In my mind, this lack of interest or apathy or whatever it might be called is startling; I believe the decipherment of the human genome might be the most important milestone in the history of medical science to date. After all, it gives us all the letters of the "book of life" in the right order, despite our having, as of yet, imperfect understanding of the language or the punctuation. In other words, in a cryptic form that is now being decoded with gathering speed, we have access to all the information nature has amassed to make and run a human being! As a consequence, the knowledge of the human genome will change just about everything we know about medicine, and some of the changes are going to happen sooner rather than later.

Like every major discovery/milestone in science, this one will have both good and bad consequences. Consider the consequences stemming from research into the inner structure and workings of the atom. We didn't do so well in that instance, as evidenced by current events, and we have to do better with the decipherment of the human genome, since it behooves society to consider all consequences of major leaps in science and technology and deal with them in a proactive manner rather than on a reactive, ad hoc basis.

Marker deals with one of the negative consequences-i.e., the negative impact of the ability to predict illness when confidentiality is breached and the information is obtained by or otherwise falls into the wrong hands.
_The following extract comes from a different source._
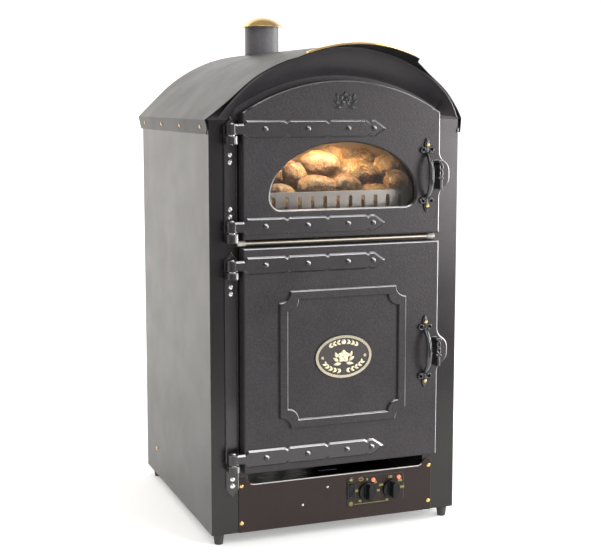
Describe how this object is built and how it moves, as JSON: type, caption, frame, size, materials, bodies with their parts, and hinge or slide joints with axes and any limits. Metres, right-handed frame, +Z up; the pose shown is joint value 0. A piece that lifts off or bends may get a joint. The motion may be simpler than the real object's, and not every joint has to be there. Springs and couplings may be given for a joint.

Unfortunately, the chances of this occurring will be high, since microarrays as described in Marker already exist, with the ability to test with ease for literally thousands of markers linked to deleterious genes with a single drop of blood. (A marker is a point alteration in the sequence of nucleotide bases forming the rungs of the ladder of the DNA molecule. Markers have been mapped throughout the human genome.) The microarray slides are read automatically by laser scanners, and the results, thanks to Bioinformatics, are fed directly into computers armed with appropriate software such that risk and hence cost can be predicted with rapidly advancing speed and accuracy. The end result will be that the concept of health insurance, which is based on pooling risk within specified groups, will become obsolete. In other words, risk cannot be pooled if it can be determined.

From my perspective, the implications of this developing state of affairs are prodigious. As a physician, I have always been against health insurance except for catastrophic care and for those financially unable to pay. The doctor-patient relationship is the most personal and rewarding for both the patient and the physician when a clear, direct fiduciary relationship exists. In such a circumstance, in my experience, both individuals value the encounter more, which invariably leads to more time, more attention to potentially important detail, and a higher level of compliance-all of which invariably results in a better outcome and a more rewarding experience.

With the power of Genomics and Bioinformatics obviating the pooling of risk within defined groups, I have had to revamp my position, which has resulted in my switching from one extreme to the other. I now feel that there is only one solution to the problem of paying for healthcare in the United States, indeed for all developed countries in this global economy: to pool risk for the entire nation. (Under the rubric of healthcare I mean preventive care, acute care, and catastrophic care.) Although I never thought I'd be advocating this, I now believe that the sooner we as a nation move to a government-sponsored, obviously nonprofit, tax-supported single-payer plan, the better off we will be. Only then will we be able to pool risk for the en- tire country, as well as decide rationally how much we should spend on healthcare in general. One of the other effects of Genomics on healthcare will be the opportunity to individualize care. The entire pharmacological basis of therapeutics will be changing, thanks to another new field: Pharmacogenics, which will tailor-make drugs for individual patients according to their unique genomic makeup. The benefits of such care will be enormous, but so will the costs. Since we already spend over 15 percent of our GDP on healthcare, this has to be an important consideration.